I don't want to recompute ST_SnapToGrid for both x and y. So I changed it to use a sub-query:

SELECT
  COUNT(*)   AS n,
  ST_X(geom) AS x,
  ST_Y(geom) AS y
FROM (
  SELECT 
      ST_SnapToGrid(geom, 50) AS geom
  FROM points
) AS tmp
GROUP BY x, y

But when I run EXPLAIN, both of these queries have the exact same execution plan:

GroupAggregate  (...)
  ->  Sort  (...)
        Sort Key: (st_x(st_snaptogrid(points.geom, 0::double precision))), (st_y(st_snaptogrid(points.geom, 0::double precision)))
        ->  Seq Scan on points  (...)

Question: Will PostgreSQL reuse the result value of ST_SnapToGrid()?
If not, is there a way to make it do this?


Solution

  • Test timing

    You don't see the evaluation of individual functions per row in the EXPLAIN output.

    Test with EXPLAIN ANALYZE to get actual query times to compare overall effectiveness. Run a couple of times to rule out caching artifacts. For simple queries like this, you get more reliable numbers for the total runtime with:

    EXPLAIN (ANALYZE, TIMING OFF) SELECT ...
    

    Requires Postgres 9.2+. Per documentation:

    TIMING

    Include actual startup time and time spent in each node in the output. The overhead of repeatedly reading the system clock can slow down the query significantly on some systems, so it may be useful to set this parameter to FALSE when only actual row counts, and not exact times, are needed. Run time of the entire statement is always measured, even when node-level timing is turned off with this option. This parameter may only be used when ANALYZE is also enabled. It defaults to TRUE.
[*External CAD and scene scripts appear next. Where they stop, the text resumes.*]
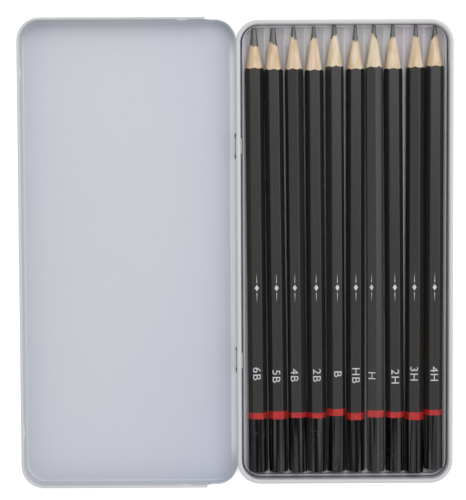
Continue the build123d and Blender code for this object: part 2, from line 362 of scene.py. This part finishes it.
class PencilFinish(bpy.types.PropertyGroup):
    pink_wood: FloatVectorProperty(
        name="Pink wood",
        description="Colour of the pinkest wood",
        default=(0.62, 0.48, 0.335),
        min=0,
        max=1,
        subtype="COLOR",
    )
    yellow_wood: FloatVectorProperty(
        name="Yellow wood",
        description="Colour of the yellowest wood",
        default=(0.64, 0.54, 0.385),
        min=0,
        max=1,
        subtype="COLOR",
    )
    graphite: FloatVectorProperty(
        name="Graphite",
        description="Colour of the leads",
        default=(0.13, 0.13, 0.125),
        min=0,
        max=1,
        subtype="COLOR",
    )
    lacquer: FloatVectorProperty(
        name="Lacquer",
        description="Colour of the pencils' lacquer",
        default=(0.015, 0.015, 0.0145),
        min=0,
        max=1,
        subtype="COLOR",
    )
    ring: FloatVectorProperty(
        name="Ring",
        description="Colour of the rings",
        default=(0.32, 0.011, 0.012),
        min=0,
        max=1,
        subtype="COLOR",
    )
    dip: FloatVectorProperty(
        name="Dip",
        description="Colour of the dipped ends",
        default=(0.002, 0.002, 0.002),
        min=0,
        max=1,
        subtype="COLOR",
    )
    dip_coat: FloatProperty(
        name="Dip coat",
        description="Thickness of the dipped ends over the lacquer",
        default=0.05 * MM,
        min=0,
        max=0.001,
        unit="LENGTH",
    )


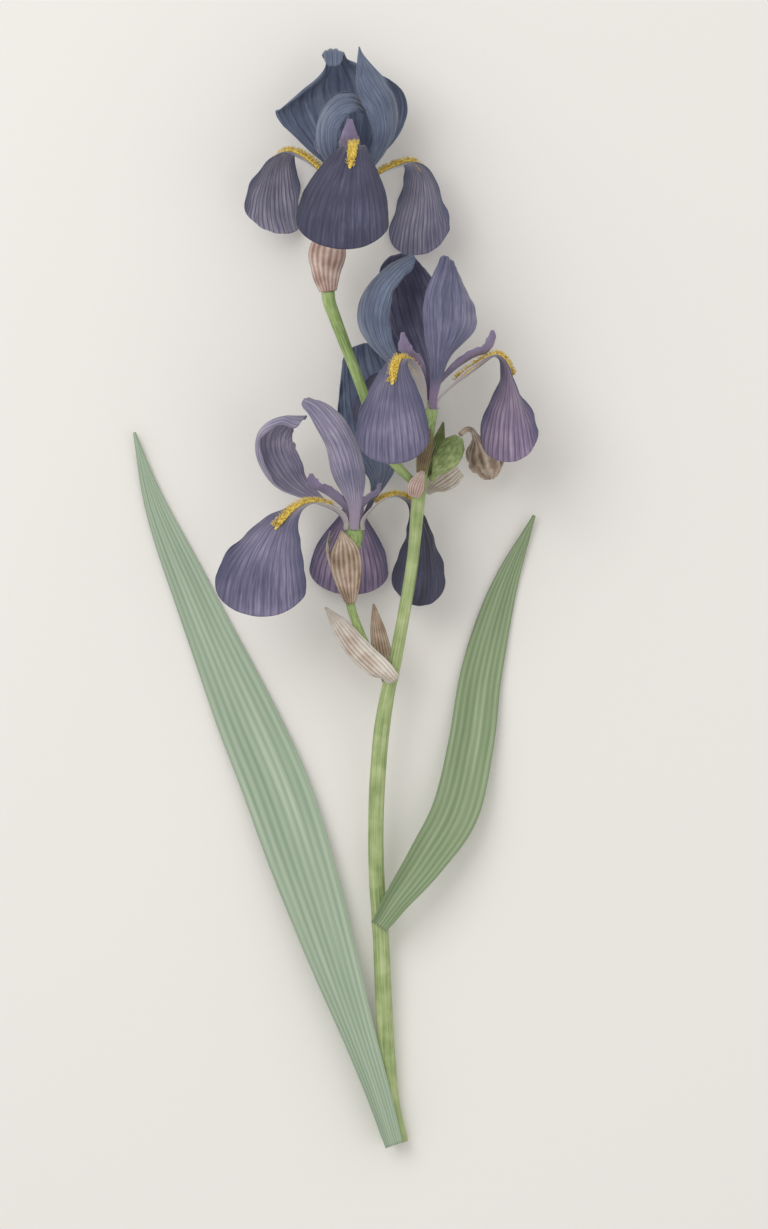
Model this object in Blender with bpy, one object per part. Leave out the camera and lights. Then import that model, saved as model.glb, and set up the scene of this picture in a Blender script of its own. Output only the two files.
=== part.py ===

    Prevent repeated evaluation

    Normally, expressions in a subquery are evaluated once. But Postgres can collapse trivial subqueries if it thinks that will be faster.

    To introduce an optimization barrier, you could use a CTE instead of the subquery. This guarantees that Postgres computes ST_SnapToGrid(geom, 50) once only:

    WITH cte AS (
       SELECT ST_SnapToGrid(geom, 50) AS geom1
       FROM   points
       )
    SELECT COUNT(*)   AS n
         , ST_X(geom1) AS x
         , ST_Y(geom1) AS y
    FROM   cte
    GROUP  BY geom1;         -- see below
    

    However, this it's probably slower than a subquery due to more overhead for a CTE. The function call is probably very cheap. Generally, Postgres knows better how to optimize a query plan. Only introduce such an optimization barrier if you know better.

    Simplify

    I changed the name of the computed point in the subquery / CTE to geom1 to clarify it's different from the original geom. That helps to clarify the more important thing here:

    GROUP BY geom1
    

    instead of:

    GROUP BY x, y

    That's obviously cheaper - and may have an influence on whether the function call is repeated. So, this is probably fastest:

    SELECT COUNT(*) AS n
         , ST_X(ST_SnapToGrid(geom, 50)) AS x
         , ST_y(ST_SnapToGrid(geom, 50)) AS y
    FROM   points
    GROUP  BY ST_SnapToGrid(geom, 50);         -- same here!
    

    Or maybe this:

    SELECT COUNT(*)    AS n
         , ST_X(geom1) AS x
         , ST_y(geom1) AS y
    FROM (
       SELECT ST_SnapToGrid(geom, 50) AS geom1
       FROM   points
       ) AS tmp
    GROUP  BY geom1;
    

    Test all three with EXPLAIN ANALYZE or EXPLAIN (ANALYZE, TIMING OFF) and see for yourself. Testing >> guessing.